# Task
Can you write out the whole listing exactly?

----------

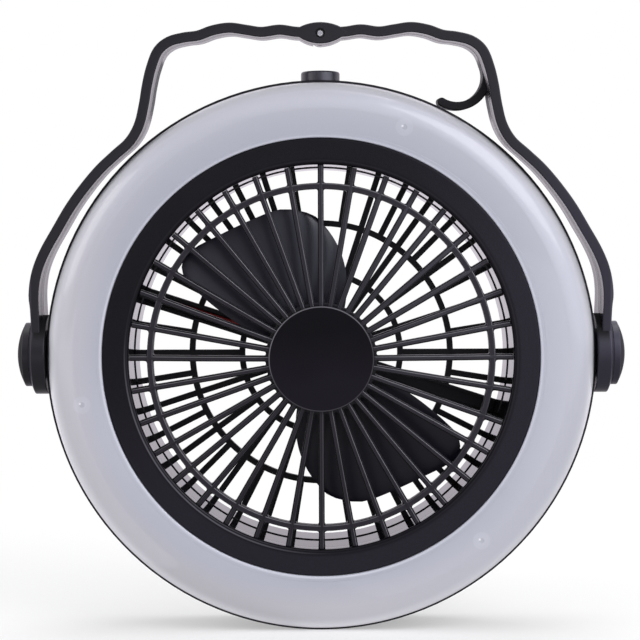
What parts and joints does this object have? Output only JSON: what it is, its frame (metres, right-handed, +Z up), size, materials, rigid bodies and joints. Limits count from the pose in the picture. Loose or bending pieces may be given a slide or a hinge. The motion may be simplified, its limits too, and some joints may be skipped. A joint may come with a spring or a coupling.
{
  "type": "portable camping fan",
  "caption": "Round battery fan with ribbed front grille, frosted ring light, tilting wavy U handle and a swing-out hanger hook.",
  "frame": {"origin": "bottom centre of the bounding box, level with the rubber feet", "axes": "+Z up, +X from the left pivot to the right pivot, the air leaves towards -Y and the fan's axis is along Y"},
  "size_m": [0.2608, 0.0564, 0.2586],
  "materials": {
    "black_shell": "fine satin grain",
    "black_handle": "satin",
    "black_button": "smooth satin",
    "black_rotor": "satin",
    "black_inner": "matt",
    "frosted_diffuser": "frosted, translucent",
    "white_plastic": "matt white reflector",
    "white_board": "white solder mask",
    "led_package": "phosphor yellow",
    "ivory_plastic": "natural",
    "washer_plastic": "natural acetal",
    "green_board": "green solder mask",
    "cell_sleeve": null,
    "red_lead": "insulation",
    "black_lead": "insulation",
    "rubber": "matt",
    "steel": "plated",
    "brass_clip": "plain"
  },
  "bodies": {
    "housing": {"rear_housing": "black_shell", "rear_grille": "black_shell", "front_bezel": "black_shell", "front_grille": "black_shell", "hub_cap": "black_shell", "diffuser": "frosted_diffuser", "light_tray": "white_plastic", "led_board": "white_board", "leds": "led_package", "motor_bush": "brass_clip", "motor_can": "steel", "motor_end_cap": "ivory_plastic", "motor_retainer": "black_rotor", "motor_screws": "steel", "lead_red": "red_lead", "lead_black": "black_lead", "battery_cells": "cell_sleeve", "battery_cradles": "black_inner", "control_board": "green_board", "board_screws": "steel", "button_switch": "black_inner", "charge_socket": "steel", "housing_screws": "steel", "diffuser_screws": "steel", "grille_screws": "steel", "rubber_feet": "rubber", "pivot_screws": "steel", "friction_washers": "washer_plastic"},
    "fan": {"rotor": "black_rotor", "rotor_clip": "brass_clip", "motor_shaft": "steel"},
    "carry_handle": {"handle": "black_handle", "left_pivot_cap": "black_handle", "right_pivot_cap": "black_handle", "hook_retainer": "steel", "hook_screw": "steel"},
    "hanger_hook": {"hook": "black_handle"},
    "button": {"button_cap": "black_button", "switch_plunger": "ivory_plastic"}
  },
  "joints": [
    {"name": "fan_spin", "type": "hinge", "parent": "housing", "child": "fan", "pos_m": [0, -0.007, 0.1171], "axis": [0, 1, 0], "continuous": true},
    {"name": "handle_tilt", "type": "hinge", "parent": "housing", "child": "carry_handle", "pos_m": [0, 0.00295, 0.1178], "axis": [1, 0, 0], "range_deg": [-180, 180]},
    {"name": "hook_swing", "type": "hinge", "parent": "carry_handle", "child": "hanger_hook", "pos_m": [0, 0.0016, 0.25373], "axis": [0, -0.9985, -0.0541], "range_deg": [0, 110]},
    {"name": "button_press", "type": "slide", "parent": "housing", "child": "button", "axis": [0, 0, -1], "range_m": [0, 0.0012], "stiffness_N_per_m": 800, "springref_m": -0.0015}
  ]
}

----------

# Solution for this task
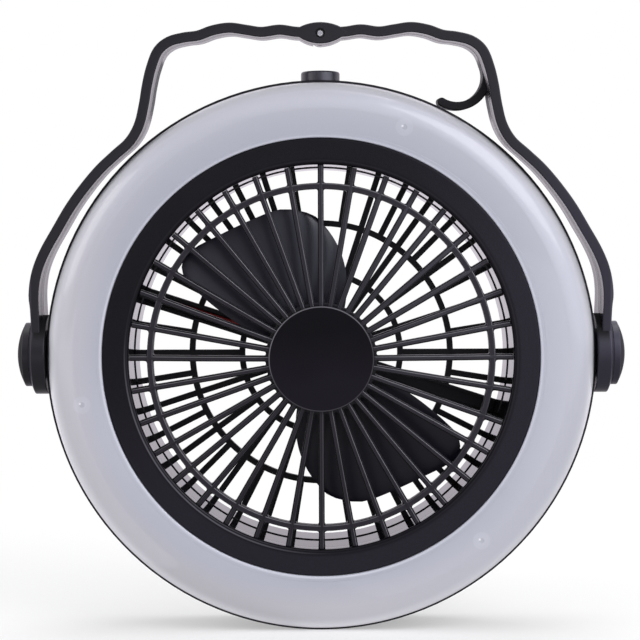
What parts and joints does this object have? Output only JSON: what it is, its frame (metres, right-handed, +Z up), size, materials, rigid bodies and joints. Limits count from the pose in the picture. Loose or bending pieces may be given a slide or a hinge. The motion may be simplified, its limits too, and some joints may be skipped. A joint may come with a spring or a coupling.
{
  "type": "portable camping fan",
  "caption": "Round battery fan with ribbed front grille, frosted ring light, tilting wavy U handle and a swing-out hanger hook.",
  "frame": {"origin": "bottom centre of the bounding box, level with the rubber feet", "axes": "+Z up, +X from the left pivot to the right pivot, the air leaves towards -Y and the fan's axis is along Y"},
  "size_m": [0.2608, 0.0564, 0.2586],
  "materials": {
    "black_shell": "fine satin grain",
    "black_handle": "satin",
    "black_button": "smooth satin",
    "black_rotor": "satin",
    "black_inner": "matt",
    "frosted_diffuser": "frosted, translucent",
    "white_plastic": "matt white reflector",
    "white_board": "white solder mask",
    "led_package": "phosphor yellow",
    "ivory_plastic": "natural",
    "washer_plastic": "natural acetal",
    "green_board": "green solder mask",
    "cell_sleeve": null,
    "red_lead": "insulation",
    "black_lead": "insulation",
    "rubber": "matt",
    "steel": "plated",
    "brass_clip": "plain"
  },
  "bodies": {
    "housing": {"rear_housing": "black_shell", "rear_grille": "black_shell", "front_bezel": "black_shell", "front_grille": "black_shell", "hub_cap": "black_shell", "diffuser": "frosted_diffuser", "light_tray": "white_plastic", "led_board": "white_board", "leds": "led_package", "motor_bush": "brass_clip", "motor_can": "steel", "motor_end_cap": "ivory_plastic", "motor_retainer": "black_rotor", "motor_screws": "steel", "lead_red": "red_lead", "lead_black": "black_lead", "battery_cells": "cell_sleeve", "battery_cradles": "black_inner", "control_board": "green_board", "board_screws": "steel", "button_switch": "black_inner", "charge_socket": "steel", "housing_screws": "steel", "diffuser_screws": "steel", "grille_screws": "steel", "rubber_feet": "rubber", "pivot_screws": "steel", "friction_washers": "washer_plastic"},
    "fan": {"rotor": "black_rotor", "rotor_clip": "brass_clip", "motor_shaft": "steel"},
    "carry_handle": {"handle": "black_handle", "left_pivot_cap": "black_handle", "right_pivot_cap": "black_handle", "hook_retainer": "steel", "hook_screw": "steel"},
    "hanger_hook": {"hook": "black_handle"},
    "button": {"button_cap": "black_button", "switch_plunger": "ivory_plastic"}
  },
  "joints": [
    {"name": "fan_spin", "type": "hinge", "parent": "housing", "child": "fan", "pos_m": [0, -0.007, 0.1171], "axis": [0, 1, 0], "continuous": true},
    {"name": "handle_tilt", "type": "hinge", "parent": "housing", "child": "carry_handle", "pos_m": [0, 0.00295, 0.1178], "axis": [1, 0, 0], "range_deg": [-180, 180]},
    {"name": "hook_swing", "type": "hinge", "parent": "carry_handle", "child": "hanger_hook", "pos_m": [0, 0.0016, 0.25373], "axis": [0, -0.9985, -0.0541], "range_deg": [0, 110]},
    {"name": "button_press", "type": "slide", "parent": "housing", "child": "button", "axis": [0, 0, -1], "range_m": [0, 0.0012], "stiffness_N_per_m": 800, "springref_m": -0.0015}
  ]
}